Раскол в партийных верхах вызывал разброд в комсомоле, он утрачивал политическую самостоятельность и сплоченность. Судьба коммунистической молодежи первого призыва во многом повторяла судьбу революционных матросов: они были необходимы вождям для захвата и удержания власти, а потом эта буйная вольница стала ненужной и даже опасной. Матросская эпопея завершилась подавлением Кронштадтского восстания, «разоружение» комсомола происходило постепенно, но к концу 30-х большую часть комсомольцев первого призыва репрессировали по обвинению в троцкизме. Многие из них рано постарели; Э. Г. Герштейн вспоминала о знакомстве с одним из таких комсомольцев в 1929 году: «О нервозности, присущей и ему, и его товарищам, он говорил как о каком-то трофее. У одного дрожат руки, другой не может спать, если в щелочку пробивается свет, третий не выносит резких звуков… Все это — результат Гражданской войны, а может быть, и работы где-нибудь в разведке или просто в ЧК. Между прочим, у этих комсомольцев, сколько я их ни встречала, была одна и та же излюбленная тема: воспоминания о первой жене-комсомолке, почему-то бросившей их… Вероятно, они оплакивали не своих ушедших подруг, а половодье чувств первых лет революции». Собеседник Герштейн с неприязнью говорил о Сталине, «он, как и все хоть немного думающие в ту пору комсомольцы, был антисталинцем». Их боевые подруги превратились в чиновниц или в советских сановниц и предпочитали не вспоминать о половодье чувств.
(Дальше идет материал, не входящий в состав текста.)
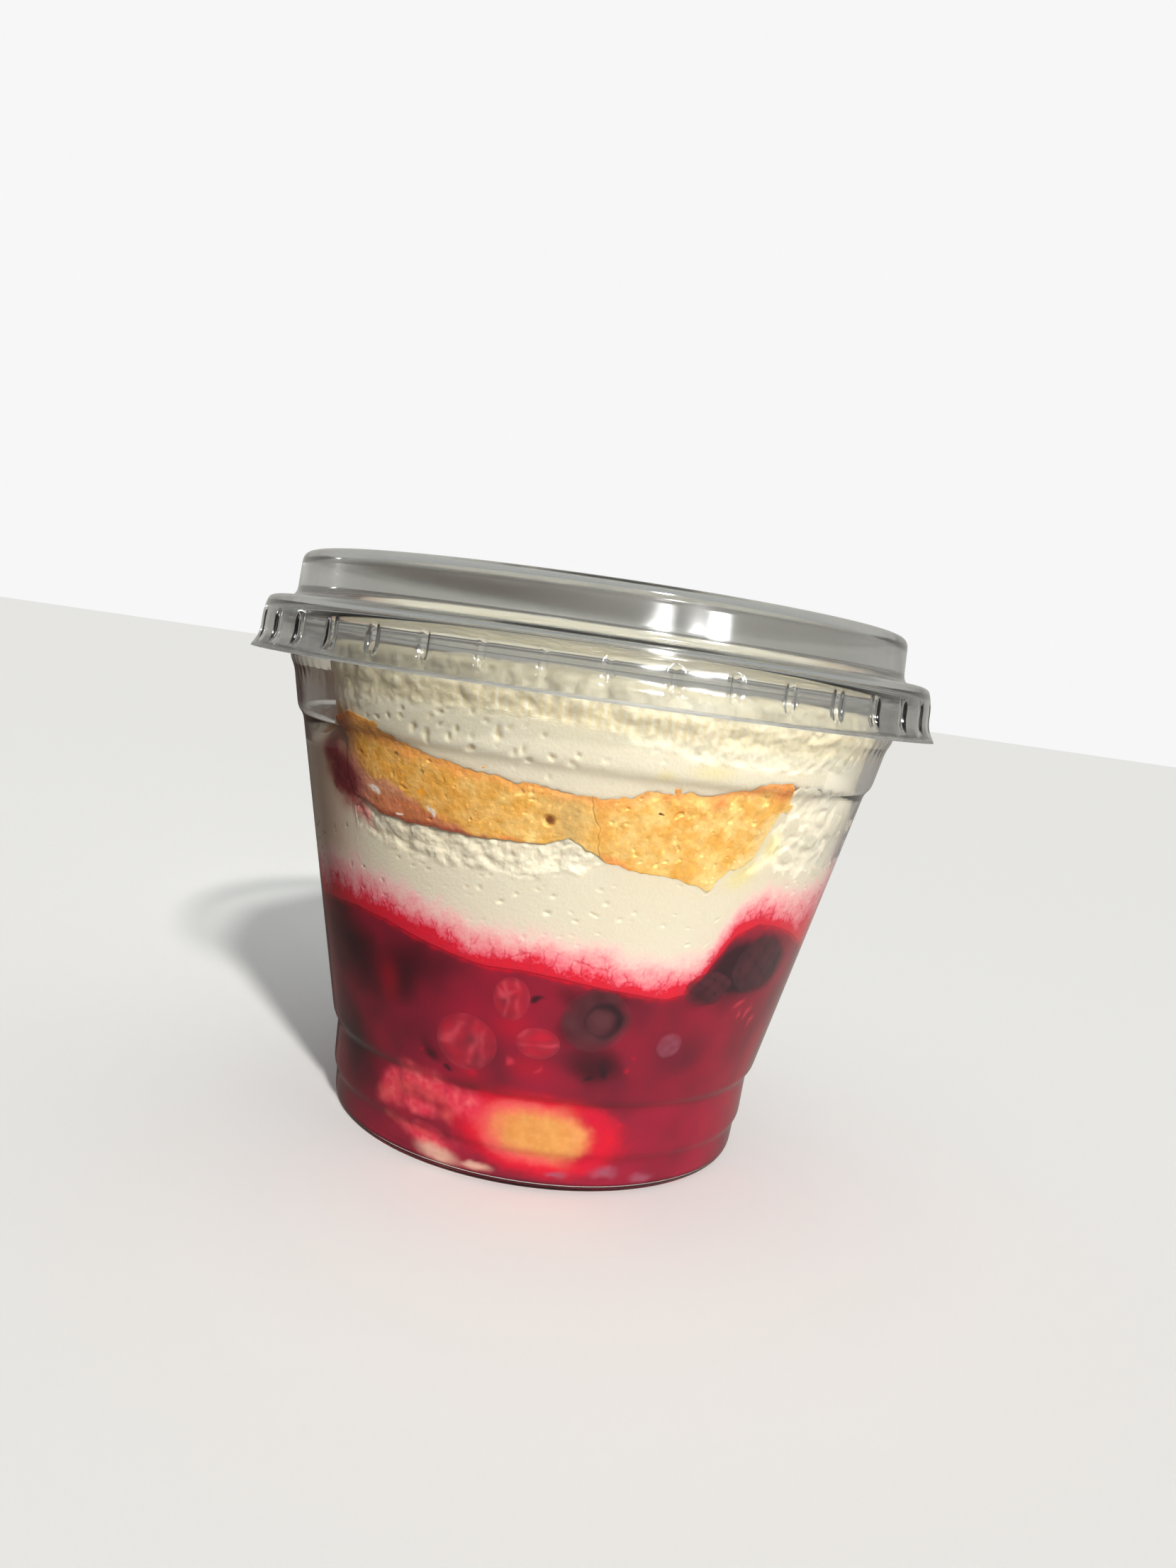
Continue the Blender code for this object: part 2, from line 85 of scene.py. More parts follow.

На смену декларации «свободной любви» пришла новая установка: в социалистическом обществе недопустимо моральное разложение, которое неизбежно ведет к разложению политическому. Теперь на комсомольских собраниях осуждали не за «мещанское ханжество», а за распущенность и нарушение моральных норм. Студенты филологического факультета ЛГУ той поры запомнили череду собраний, на которых комсомольский коллектив факультета разбирался в любовном треугольнике: у студентов Борща и Грозы была одна на двоих жена, которая то и дело бросала одного и уходила к другому. Брошенный муж обращался с жалобой в комсомольскую ячейку, и коллектив вникал в семейные подробности. Легкомыслие жены-студентки измучило не только Борща и Грозу, но и комсомольскую организацию, и на очередном собрании всех троих «вычистили» из комсомола за моральное разложение.